Vaccination is a mainstay for influenza prevention in pigs. Producers commonly vaccinate sows in the breeding herd. Vaccines reduce clinical signs and associated lesions but may not completely prevent infection or spread. A poor match between the HA and NA in the vaccine and field virus compromises protection. Hemagglutination inhibition (HI) assays measure the ability of antibodies to prevent viral infection, but virus neutralization (VN) and neuraminidase inhibition (NI) assays also detect relevant antibodies. HI, NI or VN assays supply correlates of protection to assess vaccine strains for cross-reactivity against field isolates.
Treatment is supportive
There is no direct treatment for influenza approved for use in swine. Veterinarians treat influenza with supportive care, including non-steroidal anti-inflammatory drugs. Secondary bacterial infections are treated with antibiotics. Measures that reduce exposure to virus and limit other health stressors (sanitation, all-in/all-out, and isolation of new pigs) decrease disease severity.

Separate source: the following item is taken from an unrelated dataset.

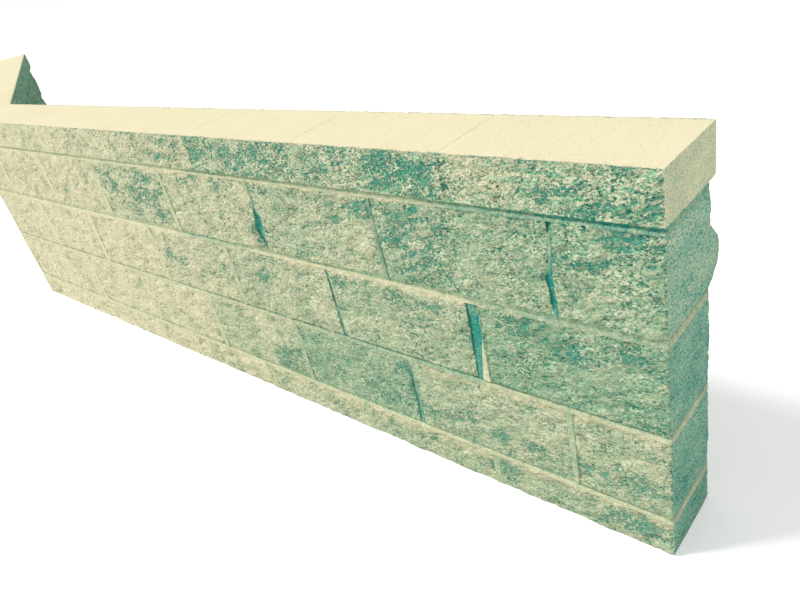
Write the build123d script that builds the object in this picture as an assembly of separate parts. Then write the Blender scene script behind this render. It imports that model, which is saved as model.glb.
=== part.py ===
from build123d import *
import math
import os
import random

# Block retaining wall of standard split-face concrete masonry units, in millimetres.
# The wall has a front run with a free end and a return run that bends back behind it.

# Masonry units, actual sizes between their joints
UNIT_LENGTH = 396.9
UNIT_HEIGHT = 193.7
UNIT_DEPTH = 193.7
CAP_HEIGHT = 92.1
STARTER_HEIGHT = 92.1
JOINT = 9.5

# Runs, counted in whole units
FRONT_UNITS = 7
RETURN_UNITS = 6
BEND_ANGLE = 24.0

# Split faces: how far the arris lies behind the nominal face, how much that varies,
# and how rough the face is between its arrises
FRONT_ARRIS_INSET = 5.0
FRONT_ARRIS_WANDER = 2.0
FRONT_ROUGHNESS = 4.0
BACK_ARRIS_INSET = 22.0
BACK_ARRIS_WANDER = 5.0
BACK_ROUGHNESS = 9.0
CAP_PROUD = 3.0
CAP_ARRIS_WANDER = 0.8
CAP_ROUGHNESS = 3.5
FACE_CELL_LENGTH = 66.0
FACE_CELL_HEIGHT = 40.0
CELL_WANDER = 0.22

# Back edge of the units at the free end, as insets from the nominal back, from the bottom up
BULGED_END = (27.0, -10.0, -21.0, -2.0, 12.0, 26.0)
SLIM_END = (27.0, 25.0, 21.0, 20.0, 21.0, 24.0)

# Tooled mortar: how far behind the deepest arris it starts and how deep the tool pressed it
MORTAR_SETBACK = 1.5
TOOLED_DEPTH = 2.0
END_SETBACK = 2.5

HALF_BEND = math.radians(BEND_ANGLE) / 2
MODULE = UNIT_LENGTH + JOINT
FRONT_MORTAR = FRONT_ARRIS_INSET + FRONT_ARRIS_WANDER + MORTAR_SETBACK
BACK_MORTAR = BACK_ARRIS_INSET + BACK_ARRIS_WANDER + MORTAR_SETBACK


class SplitFace:
    """How one broken face of a unit lies against the nominal face."""

    def __init__(self, arris, wander, roughness, end_profile=None):
        self.arris = arris
        self.wander = wander
        self.roughness = roughness
        self.end_profile = end_profile

    def arris_inset(self, chance, at_free_end, share):
        """Gives how far an arris point lies in, by the profile where the unit has one there."""
        if self.end_profile and at_free_end:
            place = share * (len(self.end_profile) - 1)
            low = min(int(place), len(self.end_profile) - 2)
            rest = place - low
            return self.end_profile[low] * (1 - rest) + self.end_profile[low + 1] * rest
        return self.arris + chance.uniform(-self.wander, self.wander)

    def face_inset(self, chance):
        """Gives how far a point between the arrises lies in."""
        return chance.uniform(-self.roughness, self.roughness)


class Run:
    """One straight stretch of wall, measured from the bend along its face and back from it."""

    def __init__(self, name, units, along_axis, depth_axis):
        self.name = name
        self.units = units
        self.along_axis = along_axis
        self.depth_axis = depth_axis
        self.length = units * MODULE - JOINT / 2

    def place(self, along, depth, height):
        """Gives the point at this place along the run, behind its face and above the base."""
        x = along * self.along_axis[0] + depth * self.depth_axis[0]
        y = along * self.along_axis[1] + depth * self.depth_axis[1]
        return (x, y, height)

    def joint_lines(self, half_first):
        """Gives the middle of each head joint, from the free end's joint line to the bend."""
        lines = [self.length + JOINT / 2]
        step = MODULE / 2 if half_first else MODULE
        while lines[-1] - step > MODULE / 4:
            lines.append(lines[-1] - step)
            step = MODULE
        lines.append(0.0)
        return lines


def cosine_sine(degrees):
    """Gives the cosine and sine of an angle in degrees."""
    return math.cos(math.radians(degrees)), math.sin(math.radians(degrees))


BEND_COSINE, BEND_SINE = cosine_sine(BEND_ANGLE)
FRONT_FACE = SplitFace(FRONT_ARRIS_INSET, FRONT_ARRIS_WANDER, FRONT_ROUGHNESS)
BACK_FACE = SplitFace(BACK_ARRIS_INSET, BACK_ARRIS_WANDER, BACK_ROUGHNESS)
CAP_FACE = SplitFace(-CAP_PROUD, CAP_ARRIS_WANDER, CAP_ROUGHNESS)
BULGED_BACK = SplitFace(BACK_ARRIS_INSET, BACK_ARRIS_WANDER, BACK_ROUGHNESS, BULGED_END)
SLIM_BACK = SplitFace(BACK_ARRIS_INSET, BACK_ARRIS_WANDER, BACK_ROUGHNESS, SLIM_END)
FRONT = Run("front", FRONT_UNITS, (1.0, 0.0), (0.0, 1.0))
RETURN = Run("return", RETURN_UNITS, (-BEND_COSINE, BEND_SINE), (BEND_SINE, BEND_COSINE))


def mitre_cut(depth):
    """Gives where a unit beside the bend ends, half a joint away from the mitre."""
    return depth * math.tan(HALF_BEND) + JOINT / 2 / math.cos(HALF_BEND)


def unit_ends(lines, index):
    """Gives two functions of depth: the unit's end nearer the bend and its far end."""
    far = lines[index] - JOINT / 2
    near = lines[index + 1] + JOINT / 2
    if index + 2 == len(lines):
        return mitre_cut, lambda depth: far
    return lambda depth: near, lambda depth: far


def split_block(run, near_end, far_end, base, height, seed, split_faces):
    """Makes one unit as points and polygons, with a split face in front and behind."""
    chance = random.Random(seed)
    reach = far_end(0.0) - near_end(0.0)
    columns = max(2, round(reach / FACE_CELL_LENGTH))
    rows = max(2, round(height / FACE_CELL_HEIGHT))
    points = []
    polygons = []
    faces = []
    for side, surface in enumerate(split_faces):
        grid = []
        for i in range(columns + 1):
            column = []
            for j in range(rows + 1):
                edge_i = i in (0, columns)
                edge_j = j in (0, rows)
                u = i / columns
                v = j / rows
                if not edge_i:
                    u += chance.uniform(-CELL_WANDER, CELL_WANDER) / columns
                if not edge_j:
                    v += chance.uniform(-CELL_WANDER, CELL_WANDER) / rows
                if edge_i or edge_j:
                    inset = surface.arris_inset(chance, i == columns, v)
                else:
                    inset = surface.face_inset(chance)
                depth = inset if side == 0 else UNIT_DEPTH - inset
                near = near_end(depth)
                far = far_end(depth)
                column.append(len(points))
                points.append(run.place(near + u * (far - near), depth, base + v * height))
            grid.append(column)
        faces.append(grid)
        for i in range(columns):
            for j in range(rows):
                a, b = grid[i][j], grid[i + 1][j]
                c, d = grid[i + 1][j + 1], grid[i][j + 1]
                if chance.random() < 0.5:
                    polygons += [(a, b, c), (a, c, d)]
                else:
                    polygons += [(a, b, d), (b, c, d)]
    front, back = faces
    for i in (0, columns):
        polygons.append(tuple(front[i]) + tuple(reversed(back[i])))
    for j in (0, rows):
        edge = [front[i][j] for i in range(columns + 1)]
        polygons.append(tuple(edge) + tuple(back[i][j] for i in range(columns, -1, -1)))
    return points, polygons


def stacked_rings(rings):
    """Joins plan outlines, given as lists of points from the lowest up, into one closed body."""
    count = len(rings[0])
    points = [point for ring in rings for point in ring]
    polygons = [tuple(range(count)), tuple(range(len(points) - count, len(points)))]
    for level in range(len(rings) - 1):
        low = level * count
        for i in range(count):
            k = (i + 1) % count
            polygons.append((low + i, low + k, low + count + k, low + count + i))
    return points, polygons


def bed_joint(base):
    """Makes the mortar bed under one course, tooled along both faces, round the bend."""
    rings = []
    for share, pressed in ((0.0, 0.0), (0.3, TOOLED_DEPTH), (0.7, TOOLED_DEPTH), (1.0, 0.0)):
        height = base + share * JOINT
        front = FRONT_MORTAR + pressed
        back = UNIT_DEPTH - BACK_MORTAR - pressed
        front_end = FRONT.length - END_SETBACK - pressed
        return_end = RETURN.length - END_SETBACK - pressed
        rings.append([
            FRONT.place(front_end, front, height),
            FRONT.place(front * math.tan(HALF_BEND), front, height),
            RETURN.place(return_end, front, height),
            RETURN.place(return_end, back, height),
            FRONT.place(back * math.tan(HALF_BEND), back, height),
            FRONT.place(front_end, back, height),
        ])
    return stacked_rings(rings)


def head_joint(run, middle, base, height):
    """Makes one upright mortar joint between two units of a run."""
    front = FRONT_MORTAR
    back = UNIT_DEPTH - BACK_MORTAR
    edge = JOINT / 2
    tool = JOINT / 6
    outline = [
        (middle - edge, front),
        (middle - tool, front + TOOLED_DEPTH),
        (middle + tool, front + TOOLED_DEPTH),
        (middle + edge, front),
        (middle + edge, back),
        (middle + tool, back - TOOLED_DEPTH),
        (middle - tool, back - TOOLED_DEPTH),
        (middle - edge, back),
    ]
    return stacked_rings([[run.place(s, d, level) for s, d in outline] for level in (base, base + height)])


def bend_joint(base, height):
    """Makes the upright mortar joint between the two runs, on the mitre."""
    front = FRONT_MORTAR
    back = UNIT_DEPTH - BACK_MORTAR
    rings = []
    for level in (base, base + height):
        pressed_front = front + TOOLED_DEPTH
        pressed_back = back - TOOLED_DEPTH
        rings.append([
            FRONT.place(mitre_cut(front), front, level),
            FRONT.place(pressed_front * math.tan(HALF_BEND), pressed_front, level),
            RETURN.place(mitre_cut(front), front, level),
            RETURN.place(mitre_cut(back), back, level),
            FRONT.place(pressed_back * math.tan(HALF_BEND), pressed_back, level),
            FRONT.place(mitre_cut(back), back, level),
        ])
    return stacked_rings(rings)


# Courses from the ground up: name, height, whether the front run's free end starts with a half unit
COURSES = [
    ("starter", STARTER_HEIGHT, False),
    ("lower", UNIT_HEIGHT, True),
    ("middle", UNIT_HEIGHT, False),
    ("top", UNIT_HEIGHT, True),
    ("cap", CAP_HEIGHT, False),
]


def faces_of(run, course, index):
    """Gives a unit's front and back surfaces: those at the free end follow their own outline."""
    if course == "cap":
        return CAP_FACE, CAP_FACE
    if run is FRONT and index == 0:
        return FRONT_FACE, {"top": BULGED_BACK, "middle": SLIM_BACK}.get(course, BACK_FACE)
    return FRONT_FACE, BACK_FACE


def wall_nodes():
    """Gives each node's name with its bodies, as points and polygons."""
    nodes = {}
    base = 0.0
    for level, (course, height, half_first) in enumerate(COURSES):
        if level:
            nodes[f"bed_joint_{course}"] = [bed_joint(base)]
            base += JOINT
        joint_height = height - TOOLED_DEPTH if course == "cap" else height
        heads = [bend_joint(base, joint_height)]
        for run in (FRONT, RETURN):
            # Each course turns the bend with a half unit on one side and a whole one on the other,
            # but the cap and the starter keep whole units on both.
            halved = half_first if run is FRONT or course == "cap" else not half_first
            lines = run.joint_lines(halved)
            for index in range(len(lines) - 1):
                near_end, far_end = unit_ends(lines, index)
                seed = f"{run.name} {course} {index}"
                surfaces = faces_of(run, course, index)
                body = split_block(run, near_end, far_end, base, height, seed, surfaces)
                if run is RETURN:
                    nodes.setdefault(f"return_{course}_course", []).append(body)
                elif course == "starter":
                    nodes.setdefault("starter_course", []).append(body)
                else:
                    nodes[f"{course}_block_{index + 1}"] = [body]
            for middle in lines[1:-1]:
                heads.append(head_joint(run, middle, base, joint_height))
        nodes[f"head_joints_{course}"] = heads
        base += height
    return nodes


def closed_solid(points, polygons, shift):
    """Sews planar polygons into one closed solid, moved by the shift."""
    moved = [Vector(*(p + s for p, s in zip(point, shift))) for point in points]
    faces = [Face(Wire.make_polygon([moved[i] for i in polygon], close=True)) for polygon in polygons]
    return Solid(Shell(faces))


def base_centre_shift(nodes):
    """Gives the move that puts the middle of the wall's base box at the origin."""
    every = [point for bodies in nodes.values() for points, _ in bodies for point in points]
    low = [min(point[axis] for point in every) for axis in range(3)]
    high = [max(point[axis] for point in every) for axis in range(3)]
    print("size", [round(high[axis] - low[axis], 3) for axis in range(3)])
    return (-(low[0] + high[0]) / 2, -(low[1] + high[1]) / 2, -low[2])


def main():
    os.makedirs("parts", exist_ok=True)
    nodes = wall_nodes()
    shift = base_centre_shift(nodes)
    print("bend corner of the front face at", [round(value, 3) for value in shift])
    for name, bodies in nodes.items():
        solids = [closed_solid(points, polygons, shift) for points, polygons in bodies]
        piece = solids[0] if len(solids) == 1 else Compound(solids)
        piece.label = name
        export_step(piece, f"parts/{name}.step")
    print(len(nodes), "nodes")


main()
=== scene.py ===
"""Looks of a split-face block retaining wall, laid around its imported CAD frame."""

import logging
import math
from dataclasses import asdict, dataclass
from enum import Enum
from typing import Any, Optional, Union

import bpy
import numpy as np
from mathutils import Matrix, Vector

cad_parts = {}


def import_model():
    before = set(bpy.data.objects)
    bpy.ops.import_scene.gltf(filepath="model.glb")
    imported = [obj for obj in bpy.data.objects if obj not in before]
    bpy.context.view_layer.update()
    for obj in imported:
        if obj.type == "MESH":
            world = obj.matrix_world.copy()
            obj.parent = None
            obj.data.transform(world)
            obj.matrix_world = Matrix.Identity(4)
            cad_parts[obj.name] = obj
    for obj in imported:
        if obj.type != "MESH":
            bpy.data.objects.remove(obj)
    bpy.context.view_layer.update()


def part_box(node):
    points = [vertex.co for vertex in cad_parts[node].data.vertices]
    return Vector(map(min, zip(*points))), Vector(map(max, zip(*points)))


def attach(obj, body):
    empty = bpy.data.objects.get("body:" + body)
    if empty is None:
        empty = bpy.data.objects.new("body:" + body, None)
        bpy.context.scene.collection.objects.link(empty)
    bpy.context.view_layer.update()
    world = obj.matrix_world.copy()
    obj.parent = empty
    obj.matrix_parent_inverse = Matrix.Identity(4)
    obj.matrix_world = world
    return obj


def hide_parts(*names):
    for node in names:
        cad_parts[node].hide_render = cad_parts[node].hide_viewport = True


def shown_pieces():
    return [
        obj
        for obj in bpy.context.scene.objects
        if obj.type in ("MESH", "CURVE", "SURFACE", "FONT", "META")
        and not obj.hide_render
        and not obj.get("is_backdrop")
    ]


LOG = logging.getLogger("retaining_wall")
WHITE = (1.0, 1.0, 1.0, 1.0)
# A rise as short as this answers yes or no
SHARP = (0.70, 0.71)
# Cosine and sine of the 17 degrees by which the broken faces' pattern and relief lean
PATTERN_LEAN = (math.cos(math.radians(17.0)), math.sin(math.radians(17.0)))
RELIEF_LEAN = (0.956, 0.292)


class Course(Enum):
    """Courses of the wall, named from the ground up."""

    STARTER = "starter"
    LOWER = "lower"
    MIDDLE = "middle"
    TOP = "top"
    CAP = "cap"


class Side(Enum):
    """The two straight runs of the wall."""

    FRONT = "front"
    RETURN = "return"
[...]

Control of IAV in pigs and people is One Health
Human infections with swine-lineage IAVs occur with low, but regular frequency. However, person-to-person spread is not common, with the notable exception of the 2009 H1N1 pandemic IAV (Van Reeth and Vincent, 2019). It is important to emphasize that most H1 and H3 swine IAVs derive from viruses that once circulated in the human population (Nelson et al., 2015a,b). Due to the two-way transmission between people and pigs, swine act as reservoirs for older human HA and NA genes. These IAVs pose a future threat to people. Practices to reduce bidirectional transmission include: wearing dedicated clothing, boots, gloves, and masks, handwashing and showers, prohibiting indirect contact of animals through shared workforces, vaccination and sick leave policies for caretakers. Important measures to prevent IAV transmission from pigs include enhancing biosecurity, sourcing IAV negative gilts, limiting mixing of sources and movement of pigs, vaccinating pigs, implementing proper ventilation and husbandry conditions, and prohibiting direct contact between pigs and wildlife or domestic fowl.
Summary
IAVs cause an important viral respiratory disease in swine. Diagnosis is relatively easy via RT-PCR on upper respiratory tract samples. Sequencing and analysis supply important information about the origin and evolution of the IAV strain. Although H1N1, H1N2, and H3N2 IAV are endemic in pigs worldwide, many hosts share IAV. People often transmit strains to pigs and to a lesser extent in the reverse. Virus spillover between species and migration of regional strains increase genetic diversity in swine. Treatment is supportive and may include non-steroidal anti-inflammatory drugs. Vaccination is often performed in the breeding herd and is paramount to disease prevention. Matching the HA and NA between vaccine and field strains is critical. In addition to vaccination, use of multiple precautions prevents interspecies transmission or spread of endemic swine IAV among herds.